Stress and the Nervous System

The hardest part about being an athlete can be understanding how daily perceptions of how you feel actually correspond to what’s happening in the body. While that’s a big problem for hormones and blood counts, it’s especially difficult for the nervous system. In the worst cases, miscalibrated stress monitoring can lead to overtraining syndrome, where the nervous system shuts down and prevents most performance altogether. As a 2014 review in Current Sports Medicine Reports said: “the insidious onset of OTS slowly saps the efficacy of recovery times so the athlete is no longer able to reach previously attainable goals.” It happens gradually, before happening all at once. But long before clinical overtraining, recovery and performance can suffer through overreaching.

HRV and whoop recovery
WHOOP monitors heart rate variability and uses it to help calculate your daily recovery, a measure of your body's readiness to perform.

Every stress is absorbed and processed by the nervous system. It’s how we get out the door, how we respond to training, and what determines how we adapt. By accurately measuring heart rate variability, WHOOP makes it possible to monitor the nervous system to get some insight into what is actually happening in our bodies. Let’s dive into some incredibly cool WHOOP data.  

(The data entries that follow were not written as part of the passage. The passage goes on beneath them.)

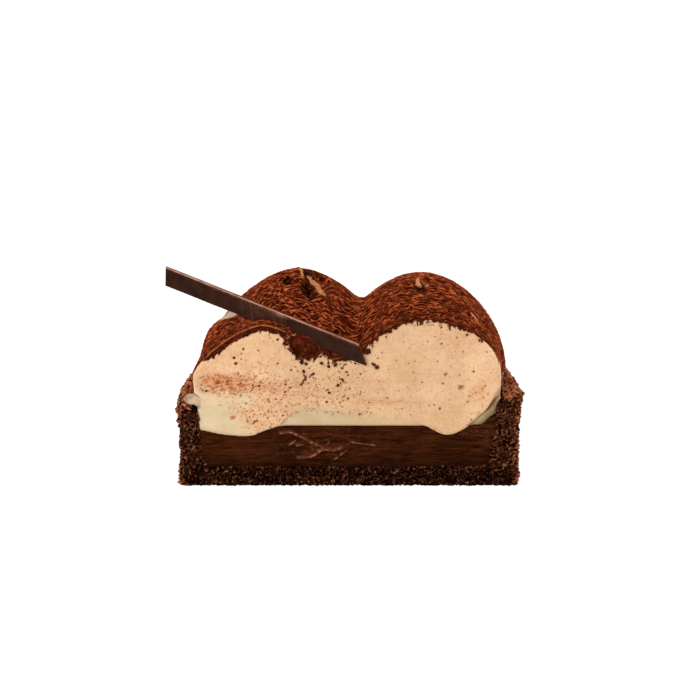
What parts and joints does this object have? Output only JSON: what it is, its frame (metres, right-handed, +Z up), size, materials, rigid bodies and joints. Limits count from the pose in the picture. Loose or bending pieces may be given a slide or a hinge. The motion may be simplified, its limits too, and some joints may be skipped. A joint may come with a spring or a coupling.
{
  "type": "chocolate tartlet half",
  "caption": "Half of a round chocolate tartlet, cut through its middle: crumbly shell, ganache, vanilla cream and cocoa-dusted coffee mousse with a chocolate stick.",
  "frame": {"origin": "a point on the flat underside of the crust, 15 mm behind the cut face and on the tartlet's middle plane", "axes": "+X along the cut face, towards the end the chocolate stick does not stick out of; +Y away from the cut face, into the tartlet; +Z up"},
  "size_m": [0.0715, 0.0357, 0.0472],
  "materials": {
    "crust": "matte, crumbly",
    "ganache": "satin",
    "cream": "satin",
    "mousse": "matte",
    "stick": "satin"
  },
  "bodies": {
    "root": {"crust": "crust", "ganache": "ganache", "cream": "cream", "mousse": "mousse", "stick": "stick"}
  },
  "joints": []
}
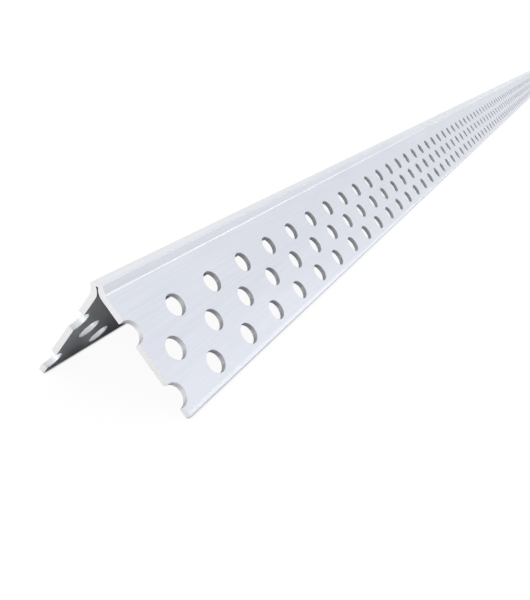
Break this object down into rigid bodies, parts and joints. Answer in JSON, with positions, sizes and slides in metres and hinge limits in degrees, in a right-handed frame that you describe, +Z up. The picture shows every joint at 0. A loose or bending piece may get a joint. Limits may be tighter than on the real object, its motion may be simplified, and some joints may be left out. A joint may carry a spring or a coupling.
{
  "type": "perforated corner angle",
  "caption": "Long perforated metal angle with a pinched, raised nosing along its corner and staggered rows of round holes in both legs.",
  "frame": {"origin": "middle of the length, between the free edges of the legs, on the floor that the edges stand on", "axes": "+X along the piece, +Z up through the nosing, Y across from leg to leg"},
  "size_m": [2.5, 0.027, 0.0169],
  "materials": {
    "metal": "satin, with fine lines along the length"
  },
  "bodies": {
    "root": {"perforated_angle": "metal"}
  },
  "joints": []
}
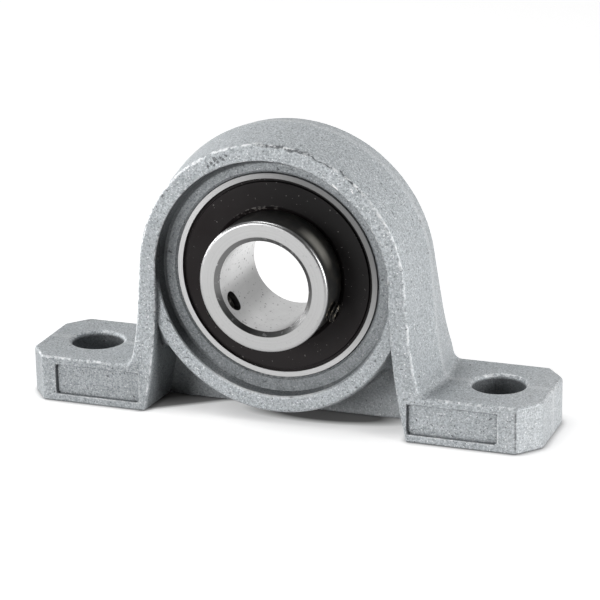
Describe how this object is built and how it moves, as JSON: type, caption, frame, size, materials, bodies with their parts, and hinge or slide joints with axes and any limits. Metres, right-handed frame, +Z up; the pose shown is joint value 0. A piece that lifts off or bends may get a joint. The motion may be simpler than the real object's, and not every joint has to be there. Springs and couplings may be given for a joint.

Impact of a Rest Day on WHOOP Recovery

The information comes from a massive dataset on “red” days from users, when the WHOOP recovery metric indicates that an athlete is not primed for strain, primarily relying on those nervous system variables. The big question: How do training levels on a red day impact WHOOP variables the next day? Members who had restorative (low) strain on a red day were 2.3 times less likely to have another red day than members who overreached (higher strain). Additionally, 85% of members who had restorative strain on a red day avoided a second red day. Meanwhile, overreaching on a red day led to a 46% chance of another red day, and those double-red members had about a one-third chance of backing that up with a third red day after that.

strain on red recovery day
Higher strain on a red day increases the chances of staying in the red the next day, and decreases the likelihood of getting back in the green.

What worries us most is that string of red days that happens with continually training through nervous system signals from WHOOP data. A day here or there where HRV goes down is normal, and likely won’t have a huge impact on adaptation. But stacking those red days up may get risky for long-term health, not just performance. KEY POINT: Overreaching on a red day may be risky for long-term health and performance.  

Takeaway

We like athletes to take a full rest day once a week. Unfortunately, we can’t do daily blood tests or salivary hormone measurements. Thankfully, WHOOP helps us see under the hood and understand how the body is actually responding to strain, and our observations overlap with what these data show–if athletes fail to create the context for growth via consistent rest and recovery, all the training in the world can amount to stagnation, regression, or an injury. So be proud of your rest days. Training doesn’t make champions. Recovery makes champions.